Helen D. Martien, 57, helped establish soup kitchen, clinic

October 31, 1995|By Fred Rasmussen | Fred Rasmussen,SUN STAFF

Helen Derry Martien, who helped establish a soup kitchen and clinic in Southwest Baltimore, died Thursday of complications of cancer at her North Baltimore residence. She was 57.

In 1982, Mrs. Martien, a communicant of St. John's Episcopal Church in Glyndon, called the pastor of St. Paul the Apostle Episcopal Church in Pigtown and express an interest in helping establish a soup kitchen in the working-class neighborhood.

Within three months, she and other volunteers began serving meals at Paul's Place on Washington Boulevard.

The soup kitchen now serves about 70,000 meals a year. It also operates several outreach programs for women and children and the Open Gates Nurse-Managed Health Center, a clinic that opened in 1993 for the homeless and area residents who don't qualify for federal medical insurance.

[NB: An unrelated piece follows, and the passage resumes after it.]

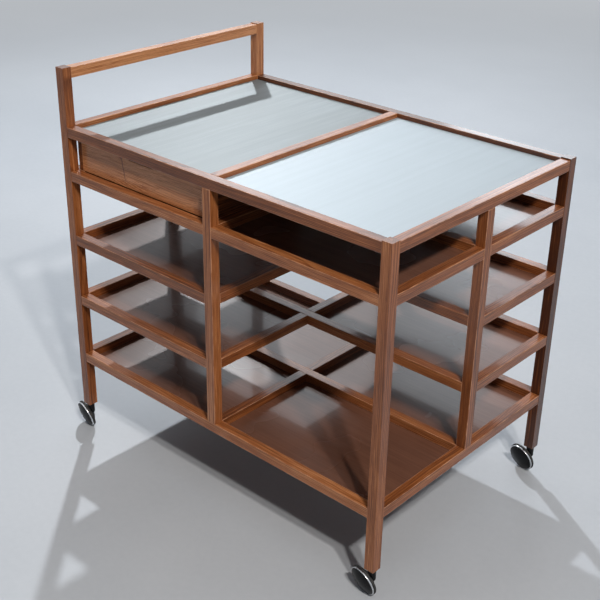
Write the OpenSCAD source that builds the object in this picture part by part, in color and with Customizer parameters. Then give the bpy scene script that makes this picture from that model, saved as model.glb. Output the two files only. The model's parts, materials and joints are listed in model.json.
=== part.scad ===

"Helen has always had a deep social conscience as many at St. John's do," said the Rev. Philip B. Roulette, rector of the church.

"It was her idea to establish a holistic center for the poor and needy but at the same time offer pastoral help, legal help and a shelter. But these things all evolved from her desire to feed a few people. Very exciting things have happened to Washington Village and Pigtown because of her vision," Father Roulette said.

Winkie Hopkins, acting director of Paul's Place, said, "She planted a seed and from that seed grew the programs that helped all types of people in need. When she saw the need of a safe haven for children away from guns, street violence and drugs, she established Kid's Place. That's the kind of person she was.

"She believed in breaking the vicious cycle of poverty and despair through self-help programs that could create a sense of hope."

Said Father Roulette, "She left a great deal of love throughout the community."

Born and raised in Atlanta, the former Helen Derry learned of social activism at an early age when her mother participated in the civil rights movement.

She earned a bachelor's degree at Bryn Mawr College in 1960. After graduation, she worked as a journalist for several years for the Atlanta Constitution and Journal before marrying James Carey Martien in 1962 and moving to Baltimore.

Services will be held at 11 a.m. tomorrow at St. John's Episcopal Church, 3738 Butler Road.

In addition to her husband, she is survived by two sons, William D. Martien of Rodgers Forge and Frank B. Martien of Charlottesville, Va.; a brother, William R. Derry of Richmond, Va.; and two grandchildren.